You start with a ground-floor lobby and a small amount of cash (‘coins’), and you build your tower floor by floor. You get to choose the category of floor you build (food, retail and so on) but not the specific shop that ends up being built (a diner or a shoe store, say). Each shop can be stocked with various products (which costs money), which are then sold (which earns more money). And when you have enough money, you can build another floor. Oh yes, and there are little people who work in the shops and live in apartments you must build.

It’s not brain surgery. With this description it sounds like a lobotomised version of SimCity, or indeed SimTower. But the difference is that everything happens in real time – the building of the floors, the stocking and selling of products, the waiting for people (‘bitizens’) to move in. And time passes in the game even when you’re doing something else on your phone. So you can come back after a few hours and see that that product is ready to stock now, or this new floor has been built.

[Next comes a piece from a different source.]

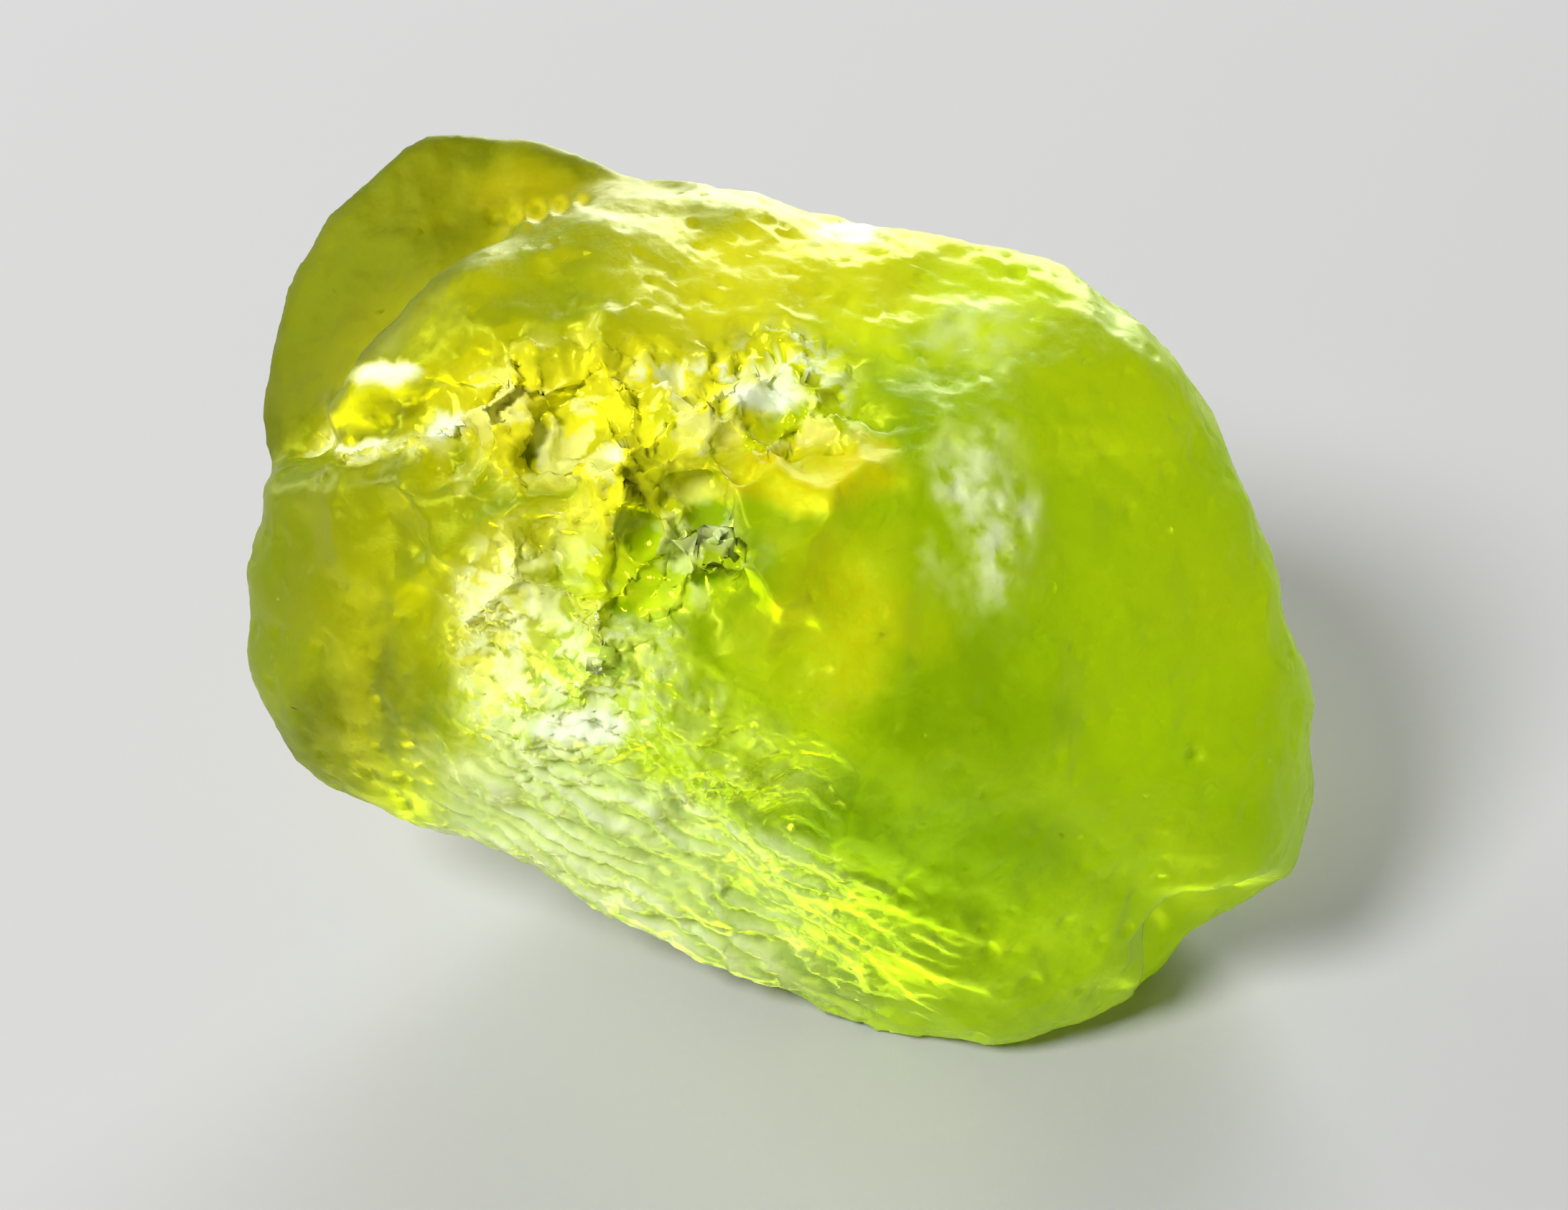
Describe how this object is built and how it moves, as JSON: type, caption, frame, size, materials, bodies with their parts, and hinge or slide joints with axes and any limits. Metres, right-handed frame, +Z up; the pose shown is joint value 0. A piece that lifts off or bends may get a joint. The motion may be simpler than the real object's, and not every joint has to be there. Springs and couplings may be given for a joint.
{
  "type": "raw peridot",
  "caption": "Chunky rough crystal of clear yellow-green peridot, with a frosted worn skin, a stepped lobe, chipped ground and a ribbed side, resting on its own worn flat.",
  "frame": {"origin": "the middle of the stone's box, on the ground under it", "axes": "+Z up from the resting flat; X along the stone's greatest length; the pictured side faces -Y and up"},
  "size_m": [0.028, 0.0178, 0.0188],
  "materials": {
    "crystal": "clear yellow-green crystal, frosted where worn and glassy where broken"
  },
  "bodies": {
    "root": {"peridot": "crystal"}
  },
  "joints": []
}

Equally, there are certain things you have to be in the game to do, such as allow newly stocked products to go on sale, or to restock a sold-out product. So if you don’t play the game for a while, all your stores will sell out and you’ll stop making money – and the game will grind to a halt.

Importantly, though, you can’t ‘die’ or regress in the game by not playing it. In this way it’s not like a Tamagotchi, which you used to be able to kill through neglect. Your tower will just wait patiently for you.

Finally, there is a second form of currency in the game, a kind of reward currency (‘tower bux’) that you can spend in order to speed up how long it takes to stock or sell products, or build a floor. So you are not completely at the whim of the real-time clock, and you can make things happen when you actually want to play the game.

Although I still maintain it’s a simple game, the gameplay is very finely balanced, so that the more frequently you play the game the more quickly you can build your tower – but that you have to have time away from it too. Combined with the childish charm of having this pixellated tower and its pixellated inhabitants living in your phone wherever you go, I find myself clicking into the game every few hours, much more than any other game I have on my phone.

It’s very difficult to explain the attraction it holds, and I don’t feel I’ve managed it in the paragraphs above, but if you need a final argument here it is. The game is also psychic. Yesterday, on my wedding day, it built a wedding chapel in my tower. No, it’s not connected to Google or anything that knows I was getting married. It is pure psychic wisdom. I will start allowing it to buy me lottery tickets soon.

 

Nebulae by Hubble and Eyescapes by Rankin

Photos of nebulae taken by the Hubble Space Telescope and Rankin’s close-ups of people’s irises.

 

Seeing a display of Japanese fiction in Waterstone’s suddenly brought it home to me how one-dimensional a vision presides of what Japanese culture is, at least in the British publishing industry. Countless book covers show the same images of submissive women and fragile blossoms, repeated in barely changing iterations. Sure, these images have their roots in Japanese visual arts, whether ukiyo-e or Araki, but there’s a distinct laziness at work here when it comes to looking past the visual stereotypes.

Am sure this happens with other national groupings of authors too. Next project: a national taxonomy of book covers?

 

Sitting in Pudong airport and flipping through Trading Up – “the magazine for the high class”, full of the latest luxury lifestyle advice for the country’s super-rich – I came across a picture of the 452 bus that carries me to the office most mornings. It’s understandable, with its calf-leather seats, automatic temperature control and built-in Bose stereo system. Good to know I’ve finally made it.

 

The front cover of Time Out London a few weeks ago showed a mock-up of an ‘apocalyptic’ London storey-deep in Thames floodwater. Lovely helicopter-aerial view, setting sunlight, floodwater as far as the horizon. And then along come early shots of the Tohoku tsunami: same aerial perspective, same angle of light (though this time from fire), same water destruction as far as the eye can see. But this is real, proven by one crucial difference: debris, the thousands of planks, files, cars, photo albums floating on top of the sea, clustering around the remaining structures. The tsunami replaced lives with the tiny objects acquired during them. After the flood, only our junk remains.